Amazon's spent $27.67 billion on worldwide shipping costs in 2018. The e-commerce juggernaut's shipping expenses jumped 23% in Q4 2018, even though online sales only increased by 14% during that period.

As the company's shipping costs inflate, Amazon is looking at ways to bring more of its supply chain in-house - from ocean freight to its tens of thousands of branded trucks. Amazon CFO Brian Olsavsky told investors last month that Amazon often can do deliveries themselves at a cheaper rate than companies like UPS or FedEx.

Read more: UPS CEO David Abney has finally admitted that he sees Amazon as a competitor

Meanwhile, Amazon is investing in a slew of self-driving car startups. Amazon made a "significant investment" earlier this month in self-driving startup Aurora, which raised $530 million last month. In 2017, the company created a team of about a dozen employees to develop driverless technology.

Its cloud services solution division, Amazon Web Services, underpins much of the technology that powers TuSimple's autonomous trucking fleet. TuSimple, founded in 2015, plans to have 50 driverless trucks by June 2019 and to expand to Texas. The San Diego-based company is one of the few driverless trucking companies that's presently doing regular commercial deliveries.

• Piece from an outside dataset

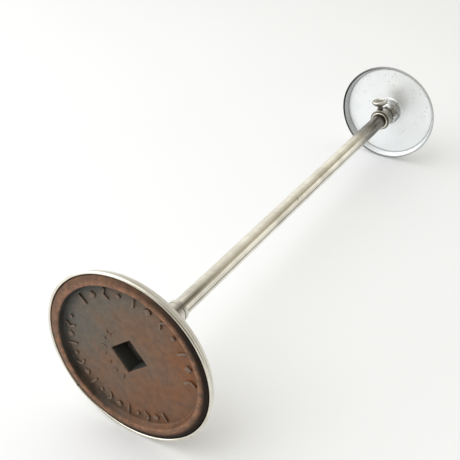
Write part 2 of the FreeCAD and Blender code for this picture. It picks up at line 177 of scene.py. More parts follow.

A single run of a driverless truck generates five terabytes of data, TuSimple director of public affairs Robert Brown told Business Insider. AWS relays that data across TuSimple's sites in Arizona to its headquarters in San Diego.

Read more: Here's why a little-known autonomous trucking company is beating Tesla and Waymo in the race for driverless big rigs

Amazon has quietly announced its involvement with TuSimple a few times over the past few years, including a quick mention of the relationship between TuSimple and AWS in a 2017 release and a ranking of TuSimple as a "Hot Startup for March 2018" that did not clarify TuSimple was an AWS client.

Most recently, Amazon released a statement that AWS' machine learning technology assisted in developing TuSimple's long-range perception system, which is able to spot and interpret objects up to 3,280 feet ahead.

"To support this robust system, the company is harnessing the computing power of Amazon Web Services," Amazon wrote in the release, which Business Insider could only find available on the company's Thai website.

Amazon did not return Business Insider's request for comment.

amazon truck

Amazon

"Part of what they're doing is the digital transformation of the entire supply chain," Michael Zakkour, vice president of Global Digital Commerce and New Retail at Tompkins International, told Business Insider. "All of Amazon's technology is focused on digital transformation of every part of the product's journey."

And driverless trucks aren't just flashy technology. Electric, autonomous trucks are 50% cheaper to operate than today's semi-trucks, according to Morgan Stanely analyst Ravi Shanker. Those trucks would double our present trucking capacity. Industrywide, driverless trucks would save an estimated $300 billion in labor costs.

"We think these trucks will absolutely transform trucking as we know it," Shanker told Business Insider. "That will have profound effects on how the trucking industry is structured today."